Indian journalists in media firestorm

Coverage of Mumbai terror attacks stirs frenzy

Indian media was itself a major news item as the Mumbai terror attacks came to a conclusion over the weekend.

The country’s broadcasters were summoned Friday by the Ministry of Information and Broadcasting to deal with charges that the live saturation coverage had helped the terrorists. At the same time, however, traditional media were criticized as too slow and inaccurate by legions of “citizen journalists” using Internet services such as Twitter and photo site Flickr.

The deputy commissioner of police argued that the terrorists, who were holed up in two major hotels and became involved in floor-by-floor firefights with police, were gaining tactical information from TV. Using powers under Section 19 of the country’s Cable Television Networks Act, he ordered a blackout of TV news channels.

“Transmission of various clippings/live relay/coverage of the actions being taken by the police against the terrorists in South Mumbai is causing impediment in the police action … thereby endangering the lives of the police personnel as also of the hostages,” the order stated.

Cable and satellite channels went off air for nearly half an hour before the order was rescinded.

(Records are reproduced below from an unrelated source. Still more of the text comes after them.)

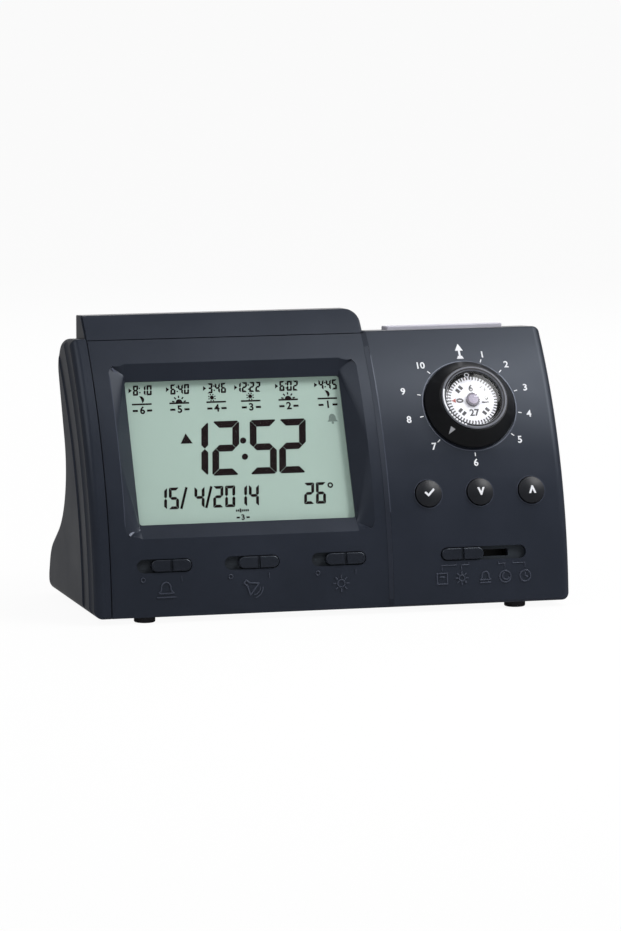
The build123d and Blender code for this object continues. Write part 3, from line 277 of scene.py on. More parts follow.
def moulded_group():
    """Group that puts out the colour, the roughness and the grain's height of a moulded surface."""
    group, inside, outside = new_group(
        "moulded_surface",
        [("Colour", COLOUR), ("Worn Colour", COLOUR), ("Grain Scale", FLOAT), ("Roughness", FLOAT),
         ("Roughness Spread", FLOAT)],
        [("Colour", COLOUR), ("Roughness", FLOAT), ("Height", FLOAT)])
    node, link = group.nodes.new, group.links.new
    place = node("ShaderNodeTexCoord")
    grain = node("ShaderNodeTexNoise")
    grain.inputs["Detail"].default_value = 3
    link(place.outputs["Object"], grain.inputs["Vector"])
    link(inside.outputs["Grain Scale"], grain.inputs["Scale"])
    handling = node("ShaderNodeTexNoise")
    handling.inputs["Scale"].default_value = 45
    handling.inputs["Detail"].default_value = 5
    link(place.outputs["Object"], handling.inputs["Vector"])
    patches = node("ShaderNodeMapRange")
    patches.inputs["From Min"].default_value = 0.35
    patches.inputs["From Max"].default_value = 0.75
    link(handling.outputs["Fac"], patches.inputs["Value"])
    blend = node("ShaderNodeMix")
    blend.data_type = "RGBA"
    link(patches.outputs["Result"], blend.inputs["Factor"])
    link(inside.outputs["Colour"], blend.inputs["A"])
    link(inside.outputs["Worn Colour"], blend.inputs["B"])
    spread = node("ShaderNodeMath")
    spread.operation = "MULTIPLY_ADD"
    link(patches.outputs["Result"], spread.inputs[0])
    link(inside.outputs["Roughness Spread"], spread.inputs[1])
    link(inside.outputs["Roughness"], spread.inputs[2])
    link(blend.outputs["Result"], outside.inputs["Colour"])
    link(spread.outputs["Value"], outside.inputs["Roughness"])
    link(grain.outputs["Fac"], outside.inputs["Height"])
    return group


moulded_surface = moulded_group()
print("nodes in the group:", len(moulded_surface.nodes))


# %% Materials that use the group
def moulded(name, colour, worn=None, grain=2200, rough=0.45, spread=0.08, bump=0.12, depth=0.05, **shader):
    """Material of a moulded, cast or pressed part. The rest are values for the shader's own sockets."""
    material = bpy.data.materials.new(name)
    material.use_nodes = True
    tree = material.node_tree
    surface = tree.nodes["Principled BSDF"]
    group = tree.nodes.new("ShaderNodeGroup")
    group.node_tree = moulded_surface
    group.inputs["Colour"].default_value = colour
    group.inputs["Worn Colour"].default_value = worn or tuple(min(1, 1.25 * c) for c in colour[:3]) + (1,)
    group.inputs["Grain Scale"].default_value = grain
    group.inputs["Roughness"].default_value = rough
    group.inputs["Roughness Spread"].default_value = spread
    tree.links.new(group.outputs["Colour"], surface.inputs["Base Color"])
    tree.links.new(group.outputs["Roughness"], surface.inputs["Roughness"])
    relief = tree.nodes.new("ShaderNodeBump")
    relief.inputs["Strength"].default_value = bump
    relief.inputs["Distance"].default_value = depth * MM
    tree.links.new(group.outputs["Height"], relief.inputs["Height"])
    tree.links.new(relief.outputs["Normal"], surface.inputs["Normal"])
    for socket, value in shader.items():
        surface.inputs[socket.replace("_", " ")].default_value = value
    return material


def wear(material, *names):
    """Give a material to nodes of the frame."""
    for name in names:
        piece = nodes[name]
        piece.data.materials.clear()
        piece.data.materials.append(material)
    print(material.name, "is on", ", ".join(names))


# %% [markdown]
# ## The case
#
# The shells are injection moulded in a blue-black plastic with a fine spark-eroded grain, which turns
# the lamp's reflection into a soft glow. The knob, the buttons and the slide knobs are the same
# colour family but smoother and darker, as they come from other moulds.

# %% Case, knob and button materials
blue_shine = (0.8, 0.88, 1.0, 1.0)
satin = dict(Specular_IOR_Level=0.4, Specular_Tint=blue_shine)
case_plastic = moulded("case_plastic", srgb(34, 38, 47), srgb(37, 41, 51), grain=1700, rough=0.29, bump=0.26,
                       Specular_IOR_Level=0.27, Specular_Tint=blue_shine)
wear(case_plastic, "front_bezel", "rear_housing", "battery_door")
knob_plastic = moulded("knob_plastic", srgb(17, 18, 21), grain=3000, rough=0.34, bump=0.1,
                       Specular_IOR_Level=0.22)
wear(knob_plastic, "selector_knob")
button_plastic = moulded("button_plastic", srgb(24, 26, 31), grain=3000, rough=0.36, bump=0.03,
                         Specular_IOR_Level=0.3)
wear(button_plastic, "set_button", "down_button", "up_button")
slide_plastic = moulded("slide_plastic", srgb(27, 30, 37), grain=3000, rough=0.22, bump=0.04, **satin)
wear(slide_plastic, "slide_knob_left", "slide_knob_middle", "slide_knob_right", "mode_knob")

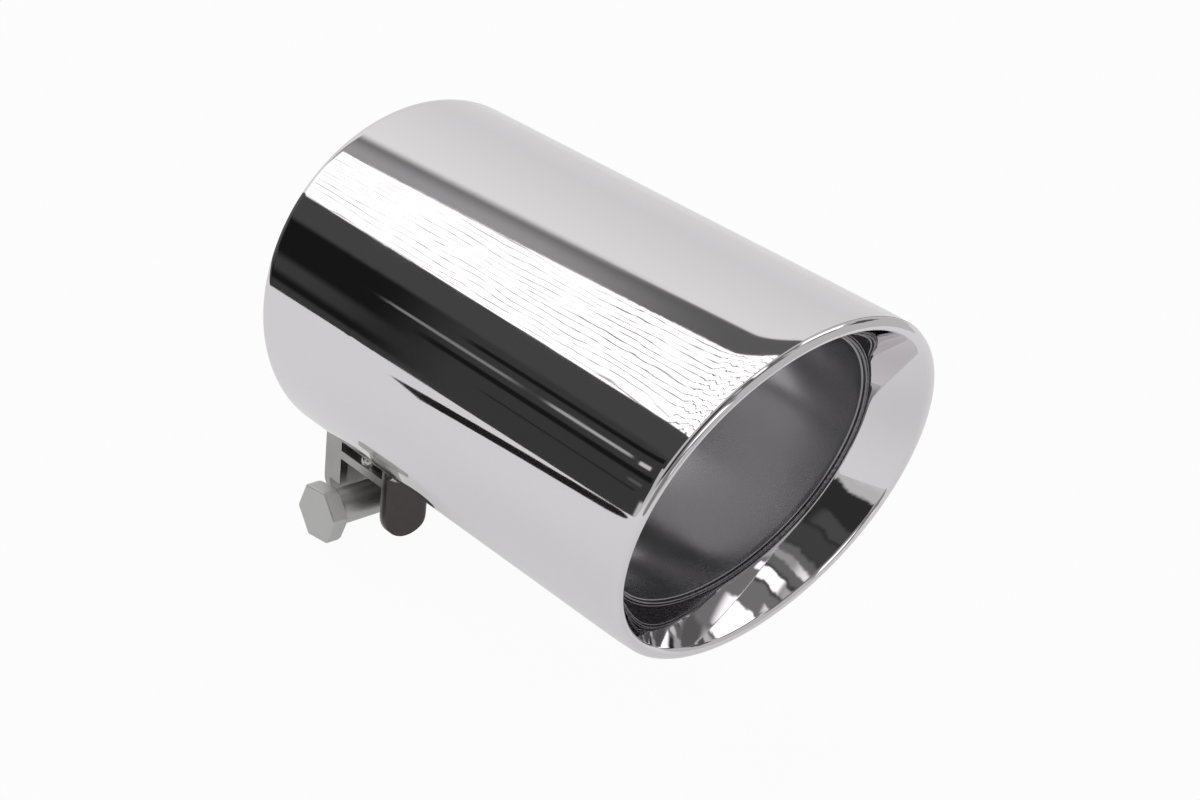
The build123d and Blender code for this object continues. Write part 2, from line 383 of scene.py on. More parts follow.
def mill_stainless(colours):
    """Stainless sheet as rolled, then pressed: grey, slightly uneven, with rubbed patches, and
    a darker colour on the cheek's face beside its weld bead, which is painted shade."""
    material, tree, coordinates, output = new_material("mill_finish_stainless_sheet")
    patch_size, shade_reach, shade_fade = 4.545 * MM, 1.4 * MM, 1.2 * MM
    patches = add_node(tree, "ShaderNodeTexNoise", inputs={
        "Vector": coordinates, "Scale": 1 / patch_size, "Detail": 5.0, "Roughness": 0.6})
    parts = add_node(tree, "ShaderNodeSeparateXYZ", inputs={0: coordinates})
    cheek_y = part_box("near_clamp_lug")[0][1]
    # Band round the cheek's face, darkened as painted shade and mixed over the mill colour
    painted_shade_mask = span(
        tree, parts.outputs["Y"], cheek_y - shade_reach, cheek_y + shade_reach, shade_fade)
    # The colour sockets of this node share their names with others, so they go by number
    first_colour, second_colour, mixed_colour = 6, 7, 2
    shaded_cheek_colour = add_node(tree, "ShaderNodeMix", {"data_type": "RGBA"}, {
        "Factor": painted_shade_mask, first_colour: linear(colours.mill),
        second_colour: linear(colours.cheek_painted_shade)})
    finish_metal(tree, output, shaded_cheek_colour.outputs[mixed_colour], patches, (0.3, 0.7), (0.24, 0.46),
                 patches, (0.3, 0.08 * MM))
    return material


def weld_metal(colours):
    """Weld metal, cooled in ripples: bright on its crests, dull in its hollows."""
    material, tree, coordinates, output = new_material("stainless_weld_metal")
    ripple_size = 1.111 * MM
    ripples = add_node(tree, "ShaderNodeTexNoise", inputs={
        "Vector": coordinates, "Scale": 1 / ripple_size, "Detail": 2.0})
    finish_metal(tree, output, linear(colours.weld), ripples, (0.3, 0.7), (0.10, 0.28),
                 ripples, (0.5, 0.2 * MM))
    return material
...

Media chiefs present at a meeting between the MIB, the Indian Broadcasting Federation and News Broadcasting Assn. hit back by accusing the government information departments and ministerial interfaces of failing to keep up with developments in the media industry.

They said it was unclear which officials had authority to speak to the media, that government and media had never agreed to procedures for coverage of national emergencies, and that the Press Information Bureau is set up to handle print rather than broadcast and online media.

Through blogs, file-sharing and social networking functions on the Internet, dozens of eyewitness reports, some coming from within the two besieged hotels, delivered information faster than conventional media and challenged some of its reporting. Twitter, a user-generated service that delivers text message-sized “tweets,” for instance, reported that there was still gunfire inside the Taj Mahal long after Indian media had said it was finished. Others transcribed lists of casualties from the hospitals faster than mainstream media could access it.

While some hailed the online reporting as “a social media experiment in action,” much of the information on Twitter was woefully inaccurate. Reports of casualties in the thousands were wrong. So too, apparently, was a report that the government had asked Twitter users (aka “tweeters”) to stop reporting for fear that they too might help the attackers.

Meanwhile, Pakistan’s media was furious with Indian coverage, too. One paper described Indian broadcasters as being in a “race for propaganda” and making assumptions and unsubstantiated charges about the origins and training of the attackers.

“The Indian media, true to its traditional hate postures toward Pakistan, lost no time in blaring all those scum, pointing fingers toward Pakistan and holding it responsible for the tragic incident,” Pakistan’s the News said. “Indian (TV) anchors and analysts with one voice analyzed the incident purely based on the figment of their imaginations.”

Still others criticized media coverage as helping create an age of “celebrity terrorism.” “The terrorists’ action must always be complemented by the target’s reaction in order to complete the scene,” security analyst Paul Cornish, chairman of the Chatham House Intl. Security Program, told the BBC. “The terrorists might have assumed, quite correctly as it happens, that the world’s media and the terrorism analysis industry would very quickly fill in any gaps for them.”

Recent years have seen an explosion of specialist news TV channels in India working in Hindi, English and regional languages. Further underlining how news has become a hot button issue in the country, the Telecoms Regulatory Authority of India on Friday reversed its position on allowing news to be broadcast on FM radio stations.

Local FM radio stations have emerged in dozens of cities since deregulation a couple of years back, but they are not allowed to carry news for fear of cross-media influence from media owners like the Hindustan Times, Mid-Day and the BBC, which are now Indian radio operators. TRAI is now backing the government and says the privately run FM stations should be kept news-free for another three years.